Is it a good idea for advisors to talk about their competition when meeting with prospects?
That’s a conundrum for everyone in financial services. People expect advisors to be the experts. That’s why it does them no favor whatsoever to compare themselves to their competitors because prospects don’t know or understand [all the nuances and complexities of investing].
“We can’t easily change our product and services, but we can change what we emphasize,” you write. Please explain.
After the meeting or phone call, what do I want this prospect to remember about me and talk about? What they will never remember is the product and the jargon. But what they’re going to remember is, “I really liked this guy or woman, and here’s why.” Absent that, it’s impossible to build your reputation.
Rebranding efforts “fail to generate much positive momentum … or improvement.” Rebranding is no “silver bullet,” you write. Why doesn’t it work?
Every time someone changes the name of their company, somebody — design and logo firms — probably makes a lot of money. But if there’s no change in the business behavior — how you approach and attend to clients, what your platform is — you can rebrand a thousand times, and nobody is going to know or care. You can put a new coat of paint on the barn, but it still has the same animals inside.
In the wake of the financial crisis, have you had an increase in speaking engagements for financial services firms?

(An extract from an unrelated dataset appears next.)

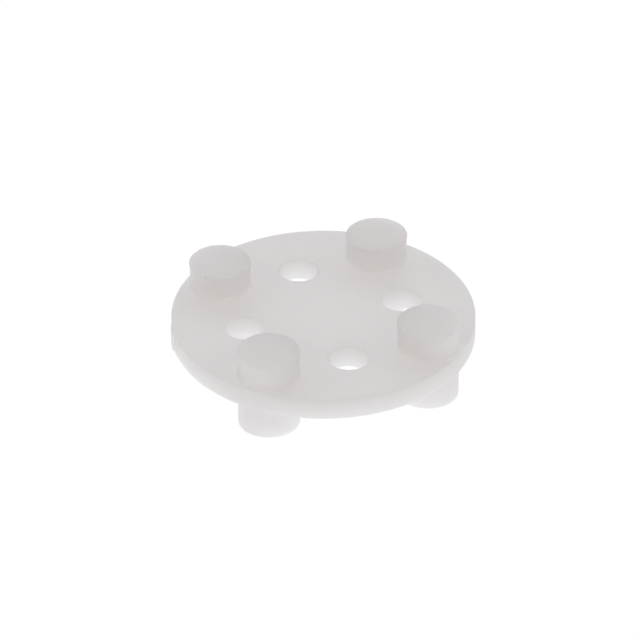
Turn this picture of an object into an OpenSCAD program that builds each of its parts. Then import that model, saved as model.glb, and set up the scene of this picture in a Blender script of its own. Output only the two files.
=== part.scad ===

Yes. It started with banks. Suddenly the banking industry realized that no one was going to push their doors open and come in like they used to. Things weren’t easy [anymore]. People were nervous around them and not drawn to them, they said.
Also, people can be intimidated by banks and talking with financial advisors.
Sure. If you don’t speak or understand the language that’s coming at you, you immediately feel uncomfortable. You feel kind of dumb and like you’re going to be taken advantage of. So you want to distance yourself and quickly move away.